## CHALLENGE
Return only the lines between the line holding "points = [vertex.co" and the line holding "bpy.context.scene.collection.objects.link(empty)", the two boundary lines included, exactly as they appear.

--- Begin MATERIAL FOR THIS EXERCISE ---

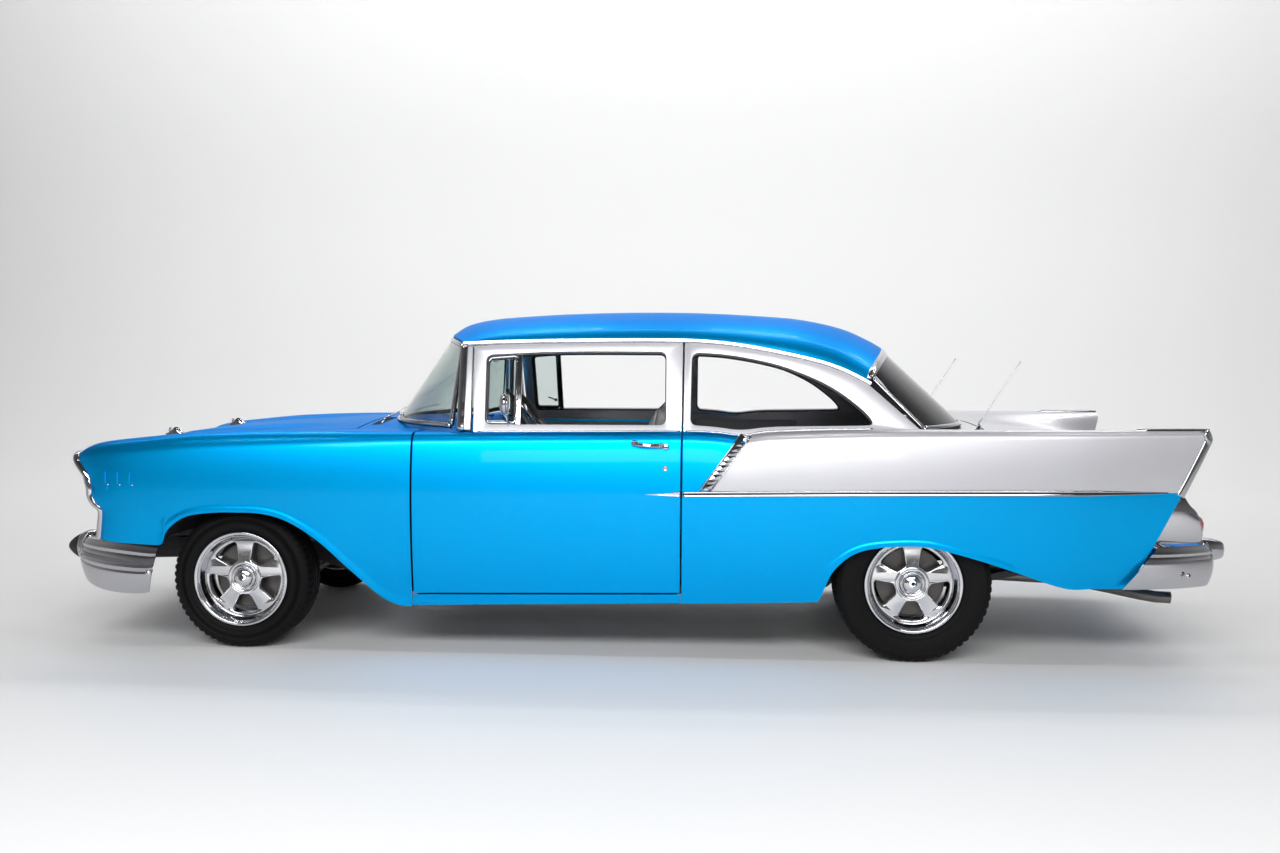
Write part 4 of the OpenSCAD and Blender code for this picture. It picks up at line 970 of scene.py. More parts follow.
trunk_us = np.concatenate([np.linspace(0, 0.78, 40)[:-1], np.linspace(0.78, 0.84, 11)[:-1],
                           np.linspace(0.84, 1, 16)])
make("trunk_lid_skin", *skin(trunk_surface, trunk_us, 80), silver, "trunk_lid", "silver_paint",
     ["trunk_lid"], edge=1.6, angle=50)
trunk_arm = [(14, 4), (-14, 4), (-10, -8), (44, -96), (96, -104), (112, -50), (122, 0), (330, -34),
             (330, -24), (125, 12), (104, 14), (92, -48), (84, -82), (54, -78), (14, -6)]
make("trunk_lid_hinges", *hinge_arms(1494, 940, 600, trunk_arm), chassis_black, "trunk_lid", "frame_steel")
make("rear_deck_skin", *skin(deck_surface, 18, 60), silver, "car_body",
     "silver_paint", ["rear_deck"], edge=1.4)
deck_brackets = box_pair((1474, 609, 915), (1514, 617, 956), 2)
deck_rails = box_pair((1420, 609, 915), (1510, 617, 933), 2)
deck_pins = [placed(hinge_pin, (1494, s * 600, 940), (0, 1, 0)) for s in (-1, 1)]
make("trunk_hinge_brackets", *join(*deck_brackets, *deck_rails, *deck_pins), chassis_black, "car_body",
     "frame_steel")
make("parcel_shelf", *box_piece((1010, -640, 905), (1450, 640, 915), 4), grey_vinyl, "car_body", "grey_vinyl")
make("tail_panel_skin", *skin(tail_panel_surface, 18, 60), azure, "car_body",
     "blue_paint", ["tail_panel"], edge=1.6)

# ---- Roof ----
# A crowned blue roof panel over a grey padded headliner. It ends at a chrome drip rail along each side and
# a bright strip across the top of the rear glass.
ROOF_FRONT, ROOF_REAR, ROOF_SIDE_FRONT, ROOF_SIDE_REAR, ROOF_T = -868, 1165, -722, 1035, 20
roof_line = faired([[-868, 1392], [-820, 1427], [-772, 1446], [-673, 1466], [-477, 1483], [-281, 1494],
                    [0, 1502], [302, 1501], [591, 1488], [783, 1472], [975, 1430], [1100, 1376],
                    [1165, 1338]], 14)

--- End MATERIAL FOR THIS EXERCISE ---
--- Begin MATERIAL FOR THIS EXERCISE ---

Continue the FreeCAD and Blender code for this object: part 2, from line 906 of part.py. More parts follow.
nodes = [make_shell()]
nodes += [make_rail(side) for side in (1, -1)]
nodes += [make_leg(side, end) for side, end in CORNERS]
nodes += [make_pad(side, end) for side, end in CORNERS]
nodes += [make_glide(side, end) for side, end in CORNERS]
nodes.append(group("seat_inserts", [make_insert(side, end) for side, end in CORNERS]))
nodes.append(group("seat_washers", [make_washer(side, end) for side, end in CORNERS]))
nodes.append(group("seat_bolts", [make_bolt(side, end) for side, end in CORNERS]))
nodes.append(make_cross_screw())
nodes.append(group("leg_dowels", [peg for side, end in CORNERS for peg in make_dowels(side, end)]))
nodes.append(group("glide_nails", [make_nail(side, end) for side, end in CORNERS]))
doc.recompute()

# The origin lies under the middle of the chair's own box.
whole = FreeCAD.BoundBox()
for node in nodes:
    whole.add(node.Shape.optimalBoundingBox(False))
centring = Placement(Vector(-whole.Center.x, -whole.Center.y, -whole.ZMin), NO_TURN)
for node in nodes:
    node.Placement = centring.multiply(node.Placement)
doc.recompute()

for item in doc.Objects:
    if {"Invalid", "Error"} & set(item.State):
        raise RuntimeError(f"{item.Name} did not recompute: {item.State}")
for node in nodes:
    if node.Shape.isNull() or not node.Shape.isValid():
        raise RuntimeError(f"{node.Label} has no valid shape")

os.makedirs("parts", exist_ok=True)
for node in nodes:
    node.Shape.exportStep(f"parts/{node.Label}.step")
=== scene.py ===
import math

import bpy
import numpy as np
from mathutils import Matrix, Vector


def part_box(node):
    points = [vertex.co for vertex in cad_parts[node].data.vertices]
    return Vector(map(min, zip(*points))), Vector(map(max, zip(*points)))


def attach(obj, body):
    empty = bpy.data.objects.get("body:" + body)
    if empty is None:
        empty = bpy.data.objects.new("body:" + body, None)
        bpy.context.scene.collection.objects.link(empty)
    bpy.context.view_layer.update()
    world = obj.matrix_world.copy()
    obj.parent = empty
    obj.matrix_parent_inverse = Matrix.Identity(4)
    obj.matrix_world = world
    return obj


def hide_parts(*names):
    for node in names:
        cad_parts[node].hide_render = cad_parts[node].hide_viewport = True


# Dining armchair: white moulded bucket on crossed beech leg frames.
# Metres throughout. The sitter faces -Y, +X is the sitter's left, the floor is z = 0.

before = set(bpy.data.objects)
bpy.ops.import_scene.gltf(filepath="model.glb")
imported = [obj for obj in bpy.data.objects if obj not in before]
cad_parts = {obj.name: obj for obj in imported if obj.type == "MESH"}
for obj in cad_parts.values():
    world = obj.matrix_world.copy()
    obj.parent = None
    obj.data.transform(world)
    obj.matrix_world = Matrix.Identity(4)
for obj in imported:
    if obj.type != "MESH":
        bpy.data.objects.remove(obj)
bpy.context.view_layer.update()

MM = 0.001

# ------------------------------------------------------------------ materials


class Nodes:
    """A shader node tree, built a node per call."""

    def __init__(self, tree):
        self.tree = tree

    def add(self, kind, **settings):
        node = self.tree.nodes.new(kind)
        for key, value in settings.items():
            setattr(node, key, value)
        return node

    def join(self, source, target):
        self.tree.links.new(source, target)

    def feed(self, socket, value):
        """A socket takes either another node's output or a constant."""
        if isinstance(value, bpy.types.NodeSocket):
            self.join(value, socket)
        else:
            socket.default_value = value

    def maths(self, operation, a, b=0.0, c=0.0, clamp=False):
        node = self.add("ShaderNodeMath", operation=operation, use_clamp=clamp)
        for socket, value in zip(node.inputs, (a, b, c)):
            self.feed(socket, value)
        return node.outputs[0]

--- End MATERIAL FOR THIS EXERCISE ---

## RESPONSE
    points = [vertex.co for vertex in cad_parts[node].data.vertices]
    return Vector(map(min, zip(*points))), Vector(map(max, zip(*points)))


def attach(obj, body):
    empty = bpy.data.objects.get("body:" + body)
    if empty is None:
        empty = bpy.data.objects.new("body:" + body, None)
        bpy.context.scene.collection.objects.link(empty)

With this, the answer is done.